Lustig, ich kenn den Namen Enzensberger nur von Pispers, da kriegt er sein fett weg weil er mit dieser “Bewusstseins-Industrie” für den Irak-Krieg geworben hat (da war noch nicht Putin sondern Saddam der “neue Hitler”).
Jetzt muss ich dieses Büchlein lesen um zu sehen welches eigene Geschwätz ihn später nicht mehr interessierte 😉
… na ja, Pispers ist ja etwa der Level von Ricarda L. :
Lehramtstudium verkackt, Piratenpartei, Kathole, …
Hat der überhaupt mal was zu Ende gebracht? Das er mit H-ME ein Problem hat, kann ich mir vorstellen – denn er ist ja Teil der Tittytainment-Bewegung. Eher Elton als Hallervorden oder Hildebrandt…
Die Irak-Aussage ist übrigens von 2003 – aber er ist ja genauso angelogen worden, wie der restliche Planet…
Man kann das aus dem Zusammenhang zerren – dann aber bitte richtig…
Der Krieg ging ja nicht um Demokratie oder Frauenrechte – sondern weil Saddam den Amerikanern gedroht hat, sein Öl nur noch in Euro zu handeln…
So viel zu unseren “Freunden” …
Vor allem war der Mann im Gesichtsbereich offenbar unzulänglich rasiert, was für mich unter normalen Bedingungen ein Ausschlusskriterium bezüglich der Auswahl einer Sexualpartnerin darstellen könnte. Damals war aber alles andere als normal und daher verzeihe ich diesem Mr.
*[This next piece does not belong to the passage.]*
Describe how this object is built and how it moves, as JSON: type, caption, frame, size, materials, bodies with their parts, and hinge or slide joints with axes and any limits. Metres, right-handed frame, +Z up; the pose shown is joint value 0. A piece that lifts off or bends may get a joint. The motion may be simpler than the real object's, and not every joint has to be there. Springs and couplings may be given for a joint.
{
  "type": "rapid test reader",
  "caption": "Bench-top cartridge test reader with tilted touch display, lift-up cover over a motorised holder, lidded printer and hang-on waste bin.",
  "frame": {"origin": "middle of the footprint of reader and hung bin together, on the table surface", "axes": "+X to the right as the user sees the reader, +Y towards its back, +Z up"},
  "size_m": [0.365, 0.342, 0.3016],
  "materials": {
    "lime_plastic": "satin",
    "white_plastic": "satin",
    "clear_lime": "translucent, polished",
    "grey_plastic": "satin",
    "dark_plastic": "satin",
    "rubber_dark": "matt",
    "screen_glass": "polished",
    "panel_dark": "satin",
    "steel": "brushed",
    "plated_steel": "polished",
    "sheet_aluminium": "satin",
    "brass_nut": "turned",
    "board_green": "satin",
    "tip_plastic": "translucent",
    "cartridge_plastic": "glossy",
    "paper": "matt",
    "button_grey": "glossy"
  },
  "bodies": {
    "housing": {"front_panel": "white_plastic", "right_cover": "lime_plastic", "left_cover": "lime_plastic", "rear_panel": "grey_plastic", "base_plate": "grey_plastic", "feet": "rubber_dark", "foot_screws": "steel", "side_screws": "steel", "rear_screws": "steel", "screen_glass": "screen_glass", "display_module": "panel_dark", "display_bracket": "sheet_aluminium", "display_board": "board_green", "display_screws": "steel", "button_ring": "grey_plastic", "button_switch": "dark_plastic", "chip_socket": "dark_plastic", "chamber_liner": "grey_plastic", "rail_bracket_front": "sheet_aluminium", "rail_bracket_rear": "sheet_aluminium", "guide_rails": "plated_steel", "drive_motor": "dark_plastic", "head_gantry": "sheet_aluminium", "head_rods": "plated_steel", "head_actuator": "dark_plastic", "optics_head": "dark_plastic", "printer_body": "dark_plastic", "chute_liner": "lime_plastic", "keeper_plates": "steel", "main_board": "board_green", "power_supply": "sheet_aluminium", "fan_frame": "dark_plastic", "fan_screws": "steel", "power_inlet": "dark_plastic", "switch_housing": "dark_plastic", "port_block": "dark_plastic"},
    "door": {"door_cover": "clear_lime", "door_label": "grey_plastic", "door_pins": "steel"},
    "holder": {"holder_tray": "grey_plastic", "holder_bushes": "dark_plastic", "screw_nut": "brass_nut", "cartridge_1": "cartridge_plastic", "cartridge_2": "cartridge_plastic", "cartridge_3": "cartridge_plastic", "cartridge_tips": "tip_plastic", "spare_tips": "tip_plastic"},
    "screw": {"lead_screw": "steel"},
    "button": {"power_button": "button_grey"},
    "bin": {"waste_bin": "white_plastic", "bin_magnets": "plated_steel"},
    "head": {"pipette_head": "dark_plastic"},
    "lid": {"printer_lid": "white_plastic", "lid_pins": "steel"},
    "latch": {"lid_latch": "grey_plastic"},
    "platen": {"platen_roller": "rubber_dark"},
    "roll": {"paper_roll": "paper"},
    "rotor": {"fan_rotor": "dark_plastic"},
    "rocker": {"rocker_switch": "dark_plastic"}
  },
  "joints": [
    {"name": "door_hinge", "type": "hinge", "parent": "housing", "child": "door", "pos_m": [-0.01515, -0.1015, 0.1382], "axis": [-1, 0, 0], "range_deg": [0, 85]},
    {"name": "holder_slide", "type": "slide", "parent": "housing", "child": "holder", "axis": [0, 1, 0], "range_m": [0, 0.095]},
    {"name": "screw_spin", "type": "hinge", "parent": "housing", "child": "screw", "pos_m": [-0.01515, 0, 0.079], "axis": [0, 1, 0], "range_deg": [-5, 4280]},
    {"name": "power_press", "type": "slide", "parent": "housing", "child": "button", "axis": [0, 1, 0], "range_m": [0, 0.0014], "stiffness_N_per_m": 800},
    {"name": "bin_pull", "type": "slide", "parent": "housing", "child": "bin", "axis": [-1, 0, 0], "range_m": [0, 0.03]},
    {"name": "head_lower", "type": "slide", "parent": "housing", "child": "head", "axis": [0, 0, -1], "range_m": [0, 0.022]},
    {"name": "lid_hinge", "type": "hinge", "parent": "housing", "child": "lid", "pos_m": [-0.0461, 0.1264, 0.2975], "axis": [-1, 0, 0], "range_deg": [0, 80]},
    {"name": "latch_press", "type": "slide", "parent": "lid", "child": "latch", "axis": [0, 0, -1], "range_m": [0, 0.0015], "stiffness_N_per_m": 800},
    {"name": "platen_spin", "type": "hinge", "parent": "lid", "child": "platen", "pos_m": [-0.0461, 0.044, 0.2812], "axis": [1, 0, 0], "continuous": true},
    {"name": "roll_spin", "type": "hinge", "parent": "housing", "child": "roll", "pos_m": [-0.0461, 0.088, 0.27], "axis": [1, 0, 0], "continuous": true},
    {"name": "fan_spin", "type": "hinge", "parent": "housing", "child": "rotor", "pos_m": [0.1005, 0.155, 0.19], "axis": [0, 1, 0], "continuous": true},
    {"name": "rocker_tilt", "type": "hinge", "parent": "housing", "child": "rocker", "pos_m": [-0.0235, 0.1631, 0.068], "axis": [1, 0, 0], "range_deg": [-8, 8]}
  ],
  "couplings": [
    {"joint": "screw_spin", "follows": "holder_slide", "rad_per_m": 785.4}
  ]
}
X auch jedwede Abweichung von genormten Verhaltensregeln aber deswegen bin ich nicht noch lange nicht automatisch sein Freund.
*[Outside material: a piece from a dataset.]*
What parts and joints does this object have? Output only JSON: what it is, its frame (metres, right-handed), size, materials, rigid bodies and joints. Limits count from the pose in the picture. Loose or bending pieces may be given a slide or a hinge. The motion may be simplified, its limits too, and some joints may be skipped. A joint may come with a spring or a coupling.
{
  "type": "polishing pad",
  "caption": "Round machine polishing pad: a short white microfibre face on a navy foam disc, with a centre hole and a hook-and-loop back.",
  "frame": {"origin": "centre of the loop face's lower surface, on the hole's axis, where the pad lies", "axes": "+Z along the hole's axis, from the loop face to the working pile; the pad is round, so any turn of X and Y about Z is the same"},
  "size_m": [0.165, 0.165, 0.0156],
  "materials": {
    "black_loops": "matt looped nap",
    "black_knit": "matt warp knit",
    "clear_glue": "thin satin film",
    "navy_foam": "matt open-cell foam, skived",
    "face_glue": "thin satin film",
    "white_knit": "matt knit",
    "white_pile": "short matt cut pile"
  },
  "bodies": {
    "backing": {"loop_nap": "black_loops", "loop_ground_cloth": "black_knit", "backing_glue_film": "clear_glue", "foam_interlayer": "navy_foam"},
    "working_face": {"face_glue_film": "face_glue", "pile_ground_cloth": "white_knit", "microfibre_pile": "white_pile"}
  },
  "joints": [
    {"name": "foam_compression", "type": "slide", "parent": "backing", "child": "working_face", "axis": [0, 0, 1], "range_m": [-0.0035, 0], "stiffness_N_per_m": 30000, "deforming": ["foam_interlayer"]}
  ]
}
Naja, Walter Lippmann ist 1974 gestorben. Interessant das er hier als Autor aufgeführt wird, für ein Zitat und eine Buchwerbung. Kapitalismus macht halt vor keiner Grenze halt.
Ja, ich kann es verstehen, dass zunehmend Pseudonyme verwendet werden. Die Zeiten sind halt so. Auch wenn es nichts hilft. Aber wenn man ein Buch bewirbt, und dann nicht mit seinem Namen dafür einsteht, sagt das doch einiges. Mir mehr als genug.
Vielleicht riskiert mal jemand einen kurzen Blick in -Gottseibeimir- Wikipedia, um Walter Lippmann als eine Art “Vorreiter des Neoliberalismus und einer gelenkten Demokratie” einigermaßen einordnen zu können.